Even with one core shy of the norm, Vultr’s High Frequency instances (at $48,
20% more the rest of the pack) performed extremely well, taking the top slot
across nearly every category, with the exception of the Speed Test.
Vultr has traditionally touted the fastest network, but in recently month’s that
hasn’t necessarily been the case, with DigitalOcean starting to shine there more
and more (even though they’ve been somewhat middle of the road in regard to
other metrics).
Something also worth noting, as it’s not really covered by these benchmarks,
Vultr has been experiencing a bit of downtime recently (as reported by one of my
faithful readers).
Downtime sucks, but shit does happen, and not a single provider in these
reviews advertises, or achieves 100% uptime. Sadly, when issues do arise, the
events tend to be clustered up, so looking at a 30 day window can seem like the
provider is crashing and burning, when in reality, they are pushing quite a few
nines across years of service.
With that, if you are attempting to build a four or five nines architecture,
putting all of your eggs into a single server instance is not going to get you
there.

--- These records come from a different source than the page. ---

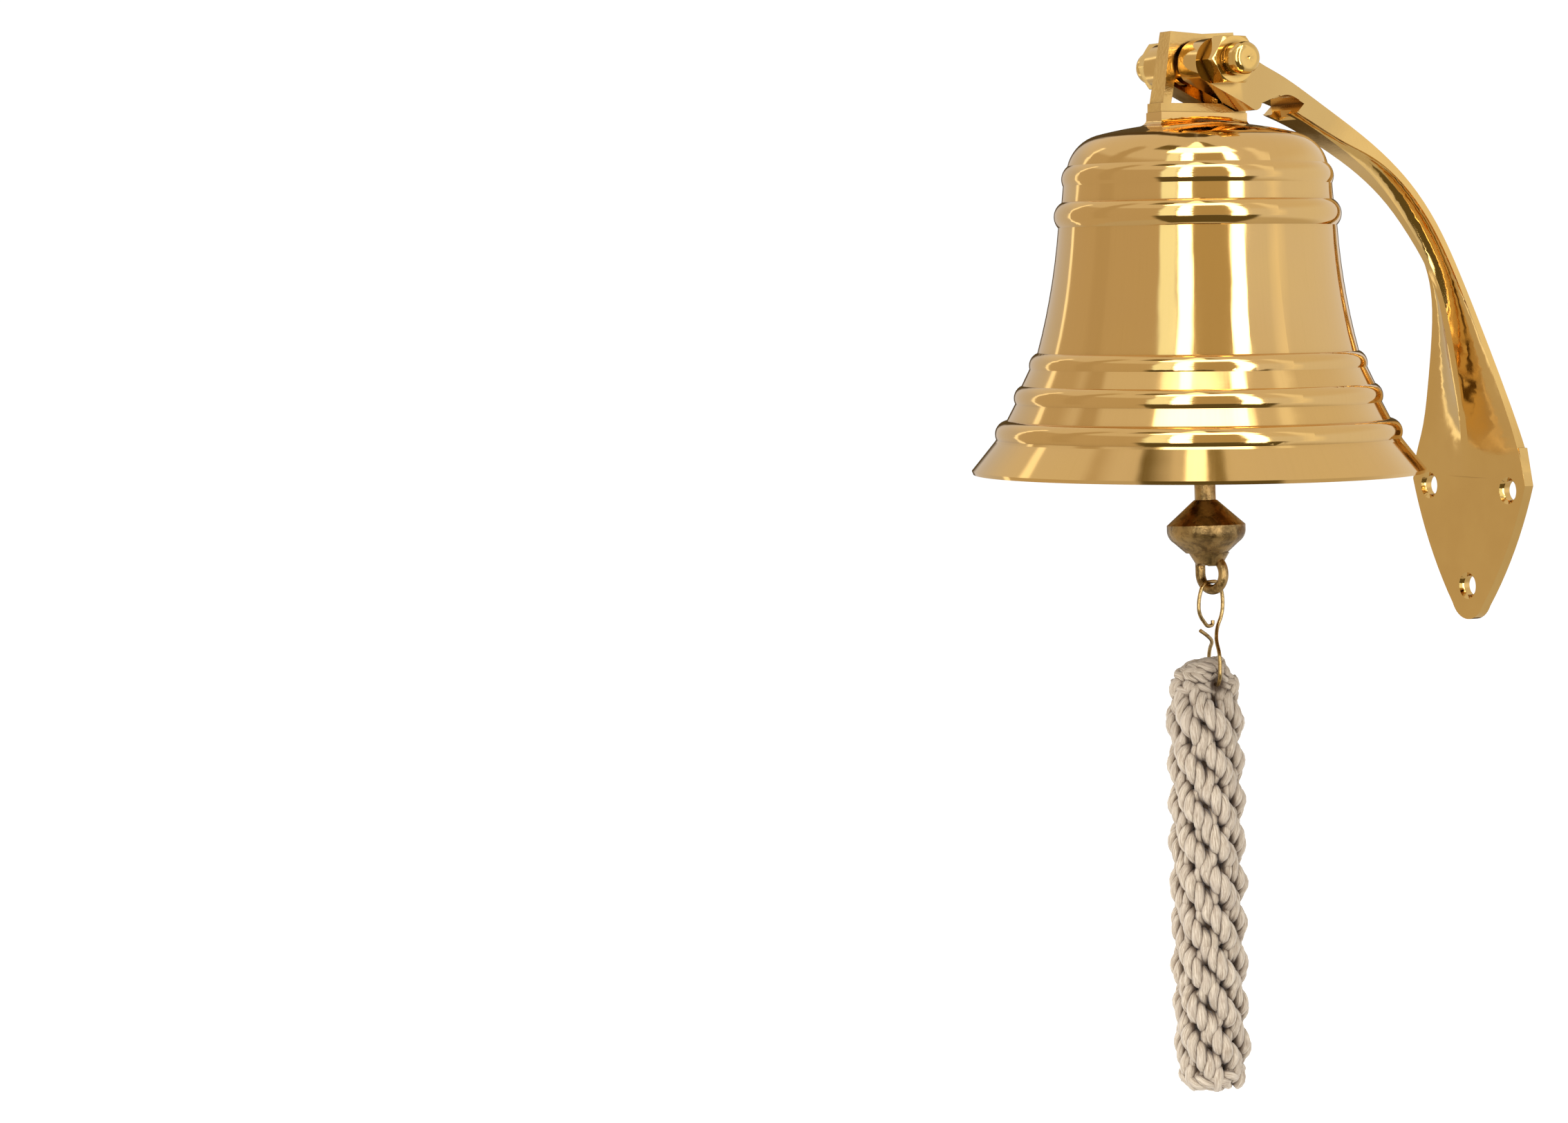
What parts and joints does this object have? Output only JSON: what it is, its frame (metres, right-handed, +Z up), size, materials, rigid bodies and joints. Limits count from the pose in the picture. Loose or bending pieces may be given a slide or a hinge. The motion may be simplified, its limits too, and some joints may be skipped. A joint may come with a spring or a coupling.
{
  "type": "ship bell",
  "caption": "Wall-mounted brass ship bell hung from a forked swan-neck bracket, with a swinging clapper and a plaited rope lanyard.",
  "frame": {"origin": "midway between the two upper screw holes, on the back face of the wall plate", "axes": "+Z up, +Y into the wall, +X along the pivot stud"},
  "size_m": [0.1524, 0.1927, 0.3577],
  "materials": {
    "polished_brass": "bright polished, fine turned lines",
    "cast_brass": "satin, lightly cast texture on the sides",
    "hardware_brass": "bright machined",
    "aged_brass": "dark and uneven, as cast",
    "wire_brass": "drawn wire, lightly tarnished",
    "lanyard_cotton": "plaited twisted cotton cord"
  },
  "bodies": {
    "bracket": {"bracket": "polished_brass", "pivot_stud": "hardware_brass", "cap_nuts": "hardware_brass", "spacer_washers": "hardware_brass"},
    "bell": {"bell_shell": "polished_brass", "crown_yoke": "cast_brass", "crown_washer": "hardware_brass", "crown_nut": "hardware_brass", "clapper_staple": "aged_brass", "clapper_pin": "aged_brass"},
    "clapper": {"clapper_rod": "aged_brass", "clapper_ball": "aged_brass", "clapper_eye": "aged_brass"},
    "hook": {"lanyard_hook": "wire_brass"},
    "lanyard": {"lanyard": "lanyard_cotton"}
  },
  "joints": [
    {"name": "bell_swing", "type": "hinge", "parent": "bracket", "child": "bell", "pos_m": [0, -0.1165, 0.1464], "axis": [1, 0, 0], "range_deg": [-45, 6]},
    {"name": "clapper_swing", "type": "hinge", "parent": "bell", "child": "clapper", "pos_m": [0, -0.1165, 0.0945], "axis": [0, 1, 0], "range_deg": [-28.5, 34]},
    {"name": "hook_swing", "type": "hinge", "parent": "clapper", "child": "hook", "pos_m": [0.00583, -0.1147, -0.0249], "axis": [0.2079, -0.9781, 0], "range_deg": [-33, 33]},
    {"name": "lanyard_swing", "type": "hinge", "parent": "hook", "child": "lanyard", "pos_m": [0.00611, -0.11395, -0.0622], "axis": [0.9367, -0.3502, 0], "range_deg": [-30, 30]}
  ]
}
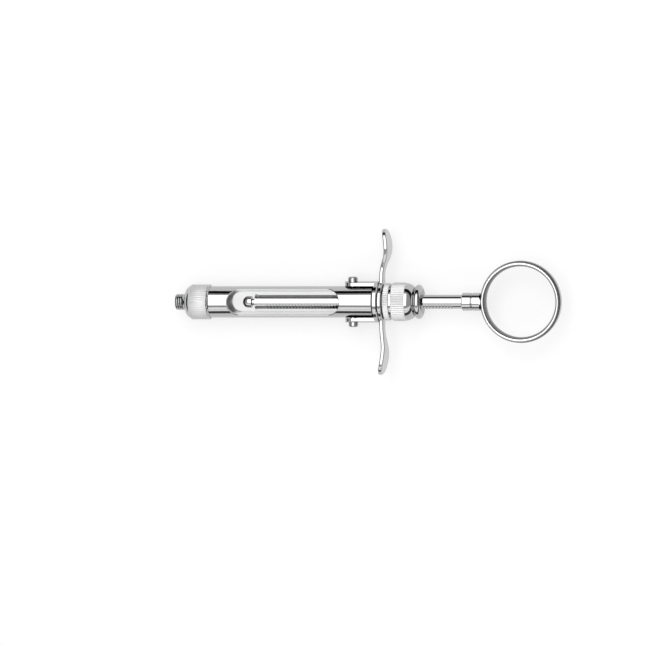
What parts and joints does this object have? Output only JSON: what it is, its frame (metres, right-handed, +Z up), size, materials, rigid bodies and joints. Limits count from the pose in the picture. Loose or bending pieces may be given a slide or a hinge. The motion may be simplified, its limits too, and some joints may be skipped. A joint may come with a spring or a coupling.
{
  "type": "dental aspirating syringe",
  "caption": "Metal dental aspirating syringe with a windowed barrel, bowed finger grip, hinged breech, sprung lock sleeve, toothed piston rod and thumb ring.",
  "frame": {"origin": "on the barrel's axis where the needle hub seats, at the root of the threaded stub", "axes": "+X along the barrel from the needle to the thumb ring, +Y along the finger wings and the hinge axis, +Z up, through the wide window"},
  "size_m": [0.1415, 0.0526, 0.015],
  "materials": {
    "polished_steel": "polished stainless steel",
    "knurled_steel": "fine knurling, satin",
    "screw_steel": "polished screw steel",
    "spring_steel": "drawn wire",
    "bush_brass": "turned",
    "seal_rubber": "soft black"
  },
  "bodies": {
    "barrel": {"barrel": "polished_steel", "yoke": "polished_steel", "left_hinge_screw": "screw_steel", "right_hinge_screw": "screw_steel", "grip_lock_ring": "knurled_steel", "spring_housing": "knurled_steel", "guide_bush": "bush_brass", "return_spring": "spring_steel"},
    "needle_adapter": {"needle_adapter": "knurled_steel"},
    "finger_grip": {"finger_grip": "polished_steel"},
    "thrust_washer": {"thrust_washer": "spring_steel"},
    "lock_sleeve": {"lock_sleeve": "polished_steel", "pull_knob": "polished_steel", "rod_seal": "seal_rubber"},
    "piston": {"piston_rod": "polished_steel", "harpoon": "polished_steel", "ring_nut": "polished_steel", "thumb_ring": "polished_steel"}
  },
  "joints": [
    {"name": "adapter_removal", "type": "slide", "parent": "barrel", "child": "needle_adapter", "axis": [-1, 0, 0], "range_m": [0, 0.008]},
    {"name": "grip_turn", "type": "hinge", "parent": "barrel", "child": "finger_grip", "pos_m": [0.07225, 0, 0], "axis": [1, 0, 0], "continuous": true},
    {"name": "sleeve_pull", "type": "slide", "parent": "barrel", "child": "thrust_washer", "axis": [1, 0, 0], "range_m": [0, 0.0027], "stiffness_N_per_m": 900, "springref_m": -0.002, "deforming": ["return_spring"]},
    {"name": "sleeve_turn", "type": "hinge", "parent": "thrust_washer", "child": "lock_sleeve", "pos_m": [0.06755, 0, 0], "axis": [1, 0, 0], "continuous": true},
    {"name": "piston_stroke", "type": "slide", "parent": "lock_sleeve", "child": "piston", "axis": [1, 0, 0], "range_m": [-0.0145, 0.04655]}
  ]
}
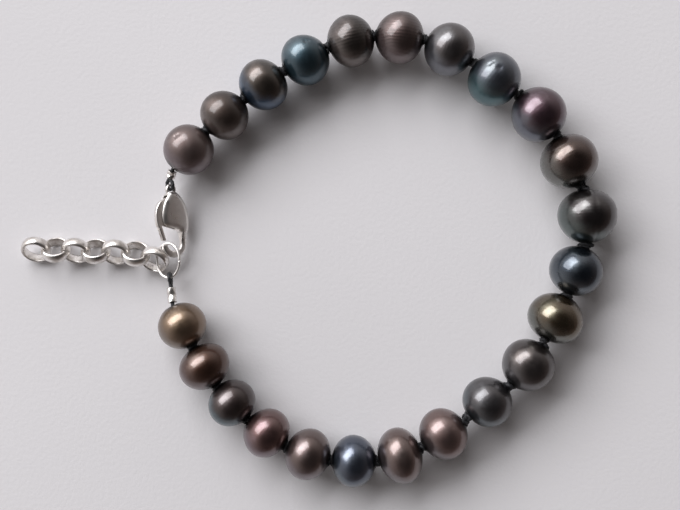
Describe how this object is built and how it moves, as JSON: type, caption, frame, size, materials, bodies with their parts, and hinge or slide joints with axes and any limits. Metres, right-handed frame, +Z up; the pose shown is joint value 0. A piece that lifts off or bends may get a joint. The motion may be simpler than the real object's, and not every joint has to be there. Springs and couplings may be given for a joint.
{
  "type": "pearl bracelet",
  "caption": "Bracelet of dyed freshwater pearls knotted on black silk, with a silver lobster clasp, an oval jump ring and a short extension chain, lying flat in an open loop.",
  "frame": {"origin": "centre of the bounding box, on the surface that the bracelet lies on", "axes": "+Z up from the surface, +X away from the clasp, along the chain and across the loop, +Y from the lower crimp towards the clasp's eye"},
  "size_m": [0.0864, 0.0686, 0.0086],
  "materials": {
    "pearl_taupe": "lustrous dyed nacre, taupe grey-brown",
    "pearl_brown": "lustrous dyed nacre, dark brown",
    "pearl_bronze": "lustrous dyed nacre, olive bronze",
    "pearl_mauve": "lustrous dyed nacre, mauve to plum",
    "pearl_slate": "lustrous dyed nacre, dark silver-grey",
    "pearl_teal": "lustrous dyed nacre, blue-green grey",
    "pearl_steel": "lustrous dyed nacre, steel blue",
    "silver": "polished silver",
    "silk": "black twisted silk"
  },
  "bodies": {
    "bracelet": {"pearl_01": "pearl_taupe", "pearl_02": "pearl_brown", "pearl_03": "pearl_brown", "pearl_04": "pearl_teal", "pearl_05": "pearl_taupe", "pearl_06": "pearl_mauve", "pearl_07": "pearl_slate", "pearl_08": "pearl_teal", "pearl_09": "pearl_mauve", "pearl_10": "pearl_bronze", "pearl_11": "pearl_slate", "pearl_12": "pearl_steel", "pearl_13": "pearl_bronze", "pearl_14": "pearl_brown", "pearl_15": "pearl_steel", "pearl_16": "pearl_brown", "pearl_17": "pearl_taupe", "pearl_18": "pearl_steel", "pearl_19": "pearl_mauve", "pearl_20": "pearl_mauve", "pearl_21": "pearl_steel", "pearl_22": "pearl_brown", "pearl_23": "pearl_bronze", "silk_thread": "silk", "crimp_upper": "silver", "crimp_lower": "silver", "clasp_body": "silver", "jump_ring": "silver", "chain_link_01": "silver", "chain_link_02": "silver", "chain_link_03": "silver", "chain_link_04": "silver", "chain_link_05": "silver", "chain_link_06": "silver", "chain_link_07": "silver"},
    "lever": {"clasp_lever": "silver"}
  },
  "joints": [
    {"name": "lever_pivot", "type": "hinge", "parent": "bracelet", "child": "lever", "pos_m": [-0.02167, 0.00666, 0.00327], "axis": [0.6711, 0.0102, 0.7413], "range_deg": [0, 20], "stiffness_Nm_per_rad": 0.004, "springref_deg": -17.19}
  ]
}
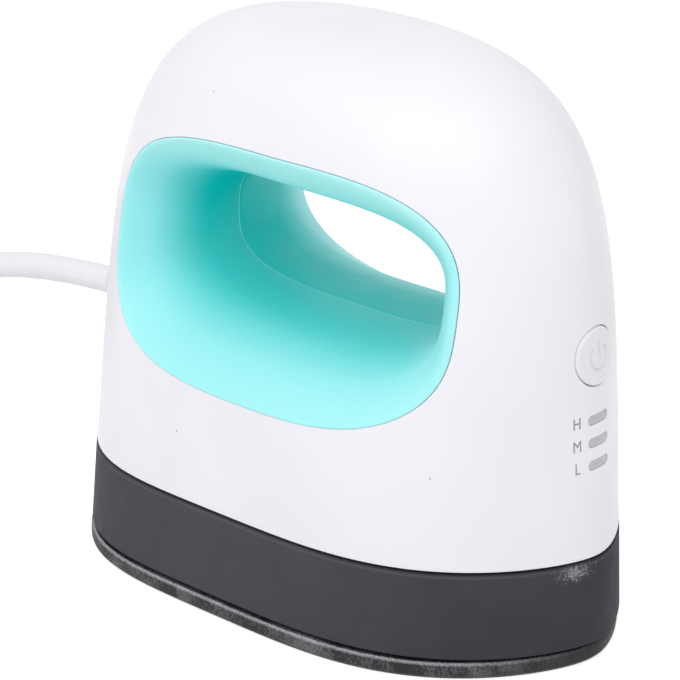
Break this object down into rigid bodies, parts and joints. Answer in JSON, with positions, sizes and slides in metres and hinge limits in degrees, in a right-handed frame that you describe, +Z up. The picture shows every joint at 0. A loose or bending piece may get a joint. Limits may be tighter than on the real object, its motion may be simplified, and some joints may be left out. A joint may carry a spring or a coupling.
{
  "type": "mini handheld heat press",
  "caption": "Palm-sized craft heat press: domed shell with a finger opening right through it, oval heated plate, heat-setting button, indicator windows and a corded plug.",
  "frame": {"origin": "centre of the heating plate's flat working face", "axes": "+Z up through the handle, +X towards the rounded end with the button, -X towards the end with the cord"},
  "size_m": [0.2739, 0.0773, 0.0978],
  "materials": {
    "shell_white": "satin moulded ABS",
    "liner_teal": "satin moulded ABS",
    "skirt_grey": "fine matt moulded heat-resistant nylon",
    "plate_coating": "speckled non-stick coating on cast aluminium",
    "heater_strip": "etched resistance strip",
    "mica": "pressed mica sheet",
    "pressed_aluminium": "pressed sheet",
    "zinc_steel": "zinc plated",
    "fuse_sleeve": "woven glass sleeve",
    "ceramic_felt": "needled ceramic felt",
    "board_laminate": "solder-masked glass laminate",
    "part_black": "moulded epoxy",
    "led_resin": "clear cast epoxy",
    "guide_frosted": "frosted clear polycarbonate",
    "terminal_green": "moulded nylon",
    "capacitor_box": "potted box",
    "capacitor_can": "sleeved can",
    "resistor_body": "lacquered ceramic",
    "connector_nylon": "natural nylon",
    "lead_sleeve": "silicone insulation",
    "lead_braid": "braided glass sleeve",
    "cord_white": "satin PVC jacket",
    "tie_black": "hook-and-loop strip",
    "blade_brass": "stamped and tumbled"
  },
  "bodies": {
    "housing": {"upper_shell": "shell_white", "grip_liner_near": "liner_teal", "grip_liner_far": "liner_teal", "base_skirt": "skirt_grey", "heating_plate": "plate_coating", "heater_element": "heater_strip", "mica_sheet": "mica", "clamp_plate": "pressed_aluminium", "clamp_screws": "zinc_steel", "thermal_fuse": "fuse_sleeve", "thermistor": "fuse_sleeve", "sensor_clip": "zinc_steel", "insulation_felt": "ceramic_felt", "plate_spacers": "mica", "plate_screws": "zinc_steel", "control_board": "board_laminate", "board_screws": "zinc_steel", "tact_switch": "part_black", "indicator_leds": "led_resin", "light_guide": "guide_frosted", "terminal_block": "terminal_green", "film_capacitor": "capacitor_box", "smoothing_capacitor": "capacitor_can", "power_triac": "part_black", "controller_chip": "part_black", "fusible_resistor": "resistor_body", "sensor_connector": "connector_nylon", "mains_leads": "lead_sleeve", "heater_leads": "lead_braid", "sensor_leads": "lead_sleeve", "strain_relief": "cord_white", "cord_clamp": "connector_nylon", "cord_clamp_screws": "zinc_steel", "power_cord": "cord_white", "cord_coil": "cord_white", "cord_tie": "tie_black", "mains_plug": "cord_white", "plug_blades": "blade_brass"},
    "button": {"power_button": "shell_white", "switch_plunger": "part_black"}
  },
  "joints": [
    {"name": "button_press", "type": "slide", "parent": "housing", "child": "button", "axis": [-1, 0, 0], "range_m": [0, 0.0005], "stiffness_N_per_m": 2000}
  ]
}
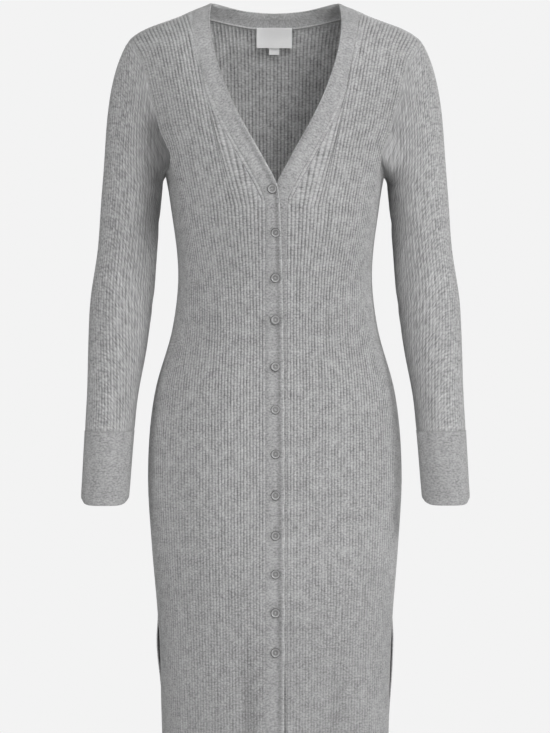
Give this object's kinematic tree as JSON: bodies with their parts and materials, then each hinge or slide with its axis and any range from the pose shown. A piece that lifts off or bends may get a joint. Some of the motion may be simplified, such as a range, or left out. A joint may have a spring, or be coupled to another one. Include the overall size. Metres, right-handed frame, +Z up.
{
  "type": "ribbed button-through sweater dress",
  "caption": "Long ribbed knit dress, filled out as worn and hollow, with long sleeves, a V-neck band down both fronts, a row of buttons and side slits.",
  "frame": {"origin": "centre of the garment between the two shoulder seams, 25 mm below the neck end of the shoulder, where the wearer's shoulders hold it", "axes": "+Z up along the garment, -Y towards its front, +X towards the wearer's left"},
  "size_m": [0.4978, 0.2369, 1.201],
  "materials": {
    "rib_knit": "matt grey heather rib knit, fine gauge",
    "plain_knit": "matt grey heather plain knit",
    "button": "grey pearl-like plastic, slightly glossy",
    "label_tape": "woven tape, satin"
  },
  "bodies": {
    "root": {"front_left": "rib_knit", "front_right": "rib_knit", "back": "rib_knit", "band_left": "plain_knit", "band_right": "plain_knit", "sleeve_left": "rib_knit", "sleeve_right": "rib_knit", "cuff_left": "plain_knit", "cuff_right": "plain_knit", "button_01": "button", "button_02": "button", "button_03": "button", "button_04": "button", "button_05": "button", "button_06": "button", "button_07": "button", "button_08": "button", "button_09": "button", "button_10": "button", "button_11": "button", "button_12": "button", "neck_label": "label_tape", "label_tab": "label_tape"}
  },
  "joints": []
}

Spreading your servers out across data centers, or even across providers
is your best bet to combat the “unexpected” downtime which you should expect
from time to time.
Because all providers have the potential to go down for any number of reasons,
building resiliency into your infrastructure and assuming that at any given
time, some or all of your cloud infrastructure may become unavailable is just as
important (if not, more important) than picking the “best provider”.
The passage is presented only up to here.